### DIRECTIONS
What follows is a set of records; repeat all of them exactly.

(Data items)
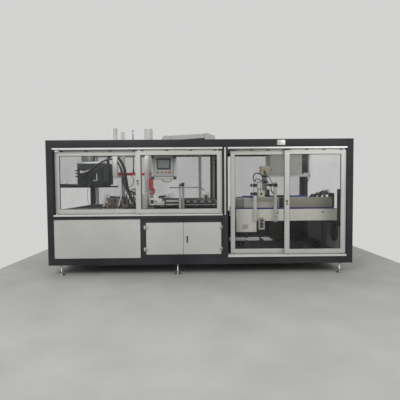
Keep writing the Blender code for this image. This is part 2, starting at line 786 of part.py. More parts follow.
def control_cabinet():
    """The cabinet's housing with its front flange, the two doors on their hinges, handle and plate."""
    hole_left = CABINET_LEFT + CABINET_POST_WIDTH
    hole_right = MIDDLE_LEFT - CABINET_RIGHT_MARGIN
    hole_bottom = OPEN_BOTTOM + CABINET_BOTTOM_MARGIN
    hole_top = DECK_BOTTOM - CABINET_TOP_MARGIN
    face = FRONT + CABINET_RECESS
    back = face + CABINET_DEPTH
    housing = outline(
        "cabinet_housing",
        [
            rectangle(CABINET_LEFT + SEAT, MIDDLE_LEFT - SEAT, OPEN_BOTTOM + SEAT, DECK_BOTTOM - SEAT),
            rectangle(hole_left, hole_right, hole_bottom, hole_top),
        ],
        CABINET_FLANGE,
        face + CABINET_FLANGE / 2,
        "XZ",
        charcoal(),
    )
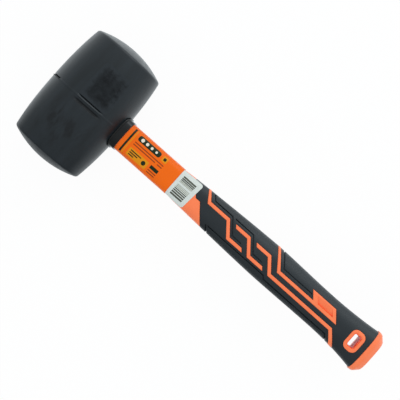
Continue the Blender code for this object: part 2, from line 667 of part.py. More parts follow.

### COMPLETE ANSWER
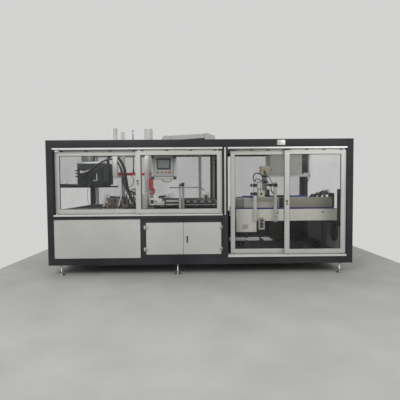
Keep writing the Blender code for this image. This is part 2, starting at line 786 of part.py. More parts follow.
def control_cabinet():
    """The cabinet's housing with its front flange, the two doors on their hinges, handle and plate."""
    hole_left = CABINET_LEFT + CABINET_POST_WIDTH
    hole_right = MIDDLE_LEFT - CABINET_RIGHT_MARGIN
    hole_bottom = OPEN_BOTTOM + CABINET_BOTTOM_MARGIN
    hole_top = DECK_BOTTOM - CABINET_TOP_MARGIN
    face = FRONT + CABINET_RECESS
    back = face + CABINET_DEPTH
    housing = outline(
        "cabinet_housing",
        [
            rectangle(CABINET_LEFT + SEAT, MIDDLE_LEFT - SEAT, OPEN_BOTTOM + SEAT, DECK_BOTTOM - SEAT),
            rectangle(hole_left, hole_right, hole_bottom, hole_top),
        ],
        CABINET_FLANGE,
        face + CABINET_FLANGE / 2,
        "XZ",
        charcoal(),
    )
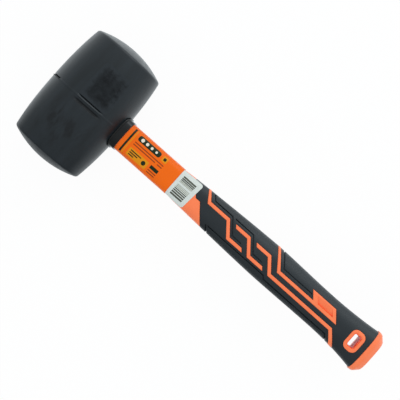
Continue the Blender code for this object: part 2, from line 667 of part.py. More parts follow.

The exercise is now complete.